Gordon was diagnosed with oesophageal cancer in January 2009. And Gordon died as he lived—in Olive's loving care—on 17 August 2009. He was strong and in complete control of his life and his death. You see, Gordon had made an informed and thoughtful decision about dying. Under care, Dad could have lived longer. He did not want that, and he told me so. He told me that if the positions were reversed he could not bear to see mum as sick as he was, and he could see that his pain hurt mum more and more. He chose his end carefully, thoughtfully and with some humour. He checked into palliative care on a Friday night, having first checked the detail of his will with his solicitors—checking again and again that Mum would be okay. On the day he died—on the Monday—from his room at the palliative care ward at Whyalla hospital, I was able to ask Mum to go home, so that she could get dressed in her best clothes and return, as she did, looking beautiful. By then I had all the medical machinery, the bottles, the pipes and the like removed from Dad's room. The bedsheets were changed. Dad was clean, neat, tidy and rested. The room was full of flowers, full of the music Mum and Dad loved—and there was Mum and Dad, he with a central line delivering him the peace and ease he wanted. Dad died, as he lived, in mum's care. And he died, as he wanted, in mum's arms. Dad died at 12.30 pm that day.

Later that week we celebrated dad's life where the sun, the sand and the beach meet at Ada Ryan Gardens on the Whyalla foreshore. Mum did not like the idea of a funeral at the funeral home. 'It's too dark,' she said, preferring the beach, the sun, the trees, the grass and the sounds of children playing—even during the funeral. Dad's casket was near the garden seat where she and he had often sat watching children play.

You see, there are worse ways to die than cancer, because with cancer I had the time, and dad had the time, to say goodbye. How we die is important. It is not as important as how we live, but we should be able to die peacefully and, as best as we are able, with dignity, as dad did. I will miss Gordon—husband, father, grandad and great-grandad. He is survived by his wife Olive; his children David, Carol and Gary; his grandchildren Sonia, Andrew, Victoria, Riley, Darcy and Toby; and his great-grandchildren Aydan, Charlotte and Oliver.

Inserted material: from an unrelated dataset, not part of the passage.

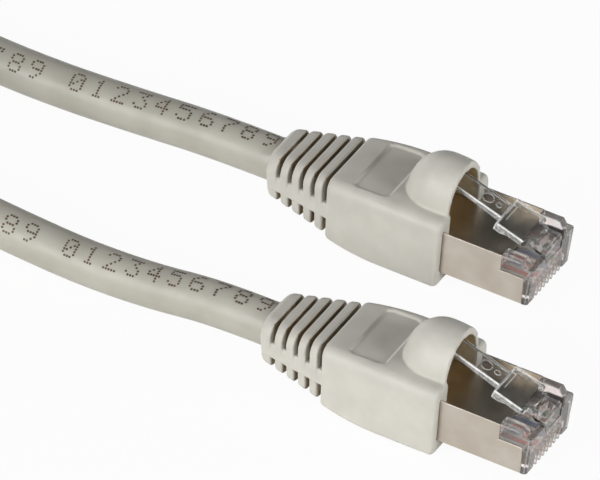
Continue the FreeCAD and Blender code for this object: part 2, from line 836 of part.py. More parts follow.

I do not support many of the calls for legalising processes that govern how we die. I do believe that, in our modern hospital system, in our modern systems for providing care and palliative care, with good general practice, with good doctors, and with consent, care, compassion and love, it is possible to die with dignity, without attempting to regulate and unnecessarily create black-letter law around those provisions that govern our dying. I think my dad demonstrated that, and the doctors who cared for him and his family demonstrated that it is possible in our current system—perhaps especially possible in a regional hospital, or perhaps especially possible with a GP who has known a patient for 20 or 30 years, or perhaps especially possible with a person like my dad who realised he would not get well and that mum would only get more worried, more sick and more uneasy by dad's slow and painful death so he made the choices that he made. He made them as a loving husband, he made them as a person who enjoyed life and he made them in a way that made me proud. Thank you.